Inflation seen falling to 2%
Medalla explained that supply shocks are to blame for the high inflation rate in the country, hence government’s intention to speed up the importation of goods should help bring down prices
The Bangko Sentral ng Pilipinas on Tuesday said that inflation in the Philippines is likely to decline to below four percent by the third quarter, and to two percent by early next year as aggressive supply-side interventions take hold.
During the Philippine economic briefing held in Frankfurt, Germany, aired live on Facebook Monday, BSP Governor Felipe Medalla cited indications that inflation is stabilizing with the month-over-month level already decelerating.

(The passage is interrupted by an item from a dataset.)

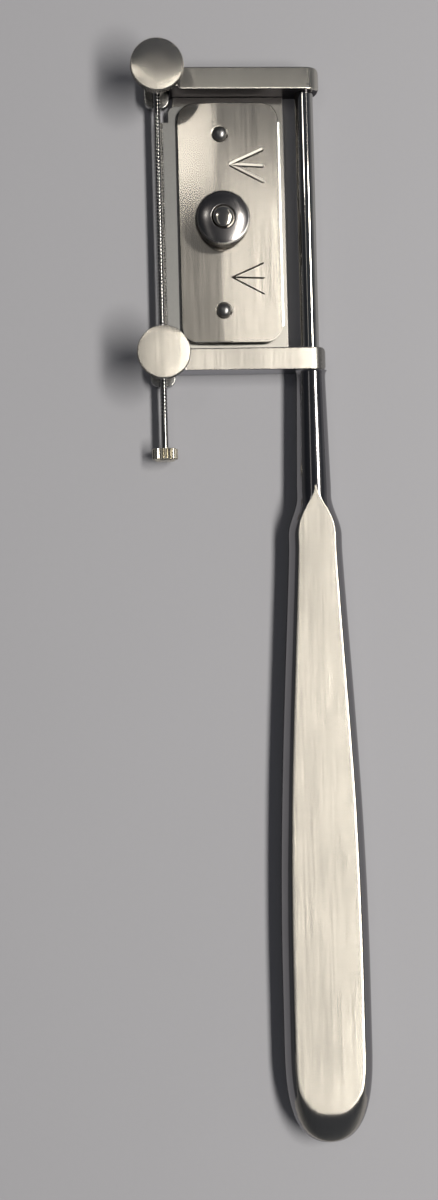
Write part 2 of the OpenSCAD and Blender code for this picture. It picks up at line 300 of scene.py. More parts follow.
def place(thing, body, slot, *nodes, materials, smooth=32, choose=None):
    """Puts a finished piece into the part's frame, in place of its CAD nodes."""
    thing.data.transform(Matrix.Translation(ORIGIN) @ Matrix.Scale(MM, 4))
    thing.data.shade_smooth()
    thing.data.set_sharp_from_angle(angle=math.radians(smooth))
    for material in materials:
        thing.data.materials.append(material)
    if choose:
        for face in thing.data.polygons:
            face.material_index = choose((face.center - ORIGIN) / MM, face.normal)
    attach(thing, body)
    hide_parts(*nodes)
    return thing


# Materials

NOISE_ROUGHNESS = 0.55


class Finish:
    """A material's node tree, with short calls for what the finishes share."""

    def __init__(self, name):
        self.material = bpy.data.materials.new(name)
        self.material.use_nodes = True
        self.nodes = self.material.node_tree.nodes
        self.shader = self.nodes["Principled BSDF"]
        self.place = self.add("ShaderNodeTexCoord").outputs["Object"]

    def add(self, kind, **settings):
        node = self.nodes.new(kind)
        for key, value in settings.items():
            setattr(node, key, value)
        return node

    def link(self, output, target):
        self.material.node_tree.links.new(output, target)

    def feed(self, target, value):
        """Sets a socket to a number or colour, or links it to an output."""
        if isinstance(value, bpy.types.NodeSocket):
            self.link(value, target)
        else:
            target.default_value = value

    def put(self, key, value):
        """Feeds a socket of the shader."""
        self.feed(self.shader.inputs[key], value)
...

“We expect that by the end of the third quarter or by the fourth quarter, we will already be below four percent,” Medalla said, assuring business leaders that the country would be “very successful” in bringing down inflation.
“Unless there is a large shock again that’s associated with the weather, we do not see the shocks propagating into a self-fulfilling prophecy because of our very aggressive monetary policy,” he added.
Medalla explained that the supply shocks are to blame for the high inflation rate in the country. Hence, he said, stricter regulations and the government’s intention to speed up the importation of specific goods like sugar and onions should help bring down prices.
“We are well into a target-consistent path of inflation. We are not there yet but we will be there,” Medalla said.
The present inflation run is the longest so far, one that was initially blamed on global difficulties and then on domestic supply-side factors, according to Medalla.
Base effects are often observed to subside after around 16 months, he explained.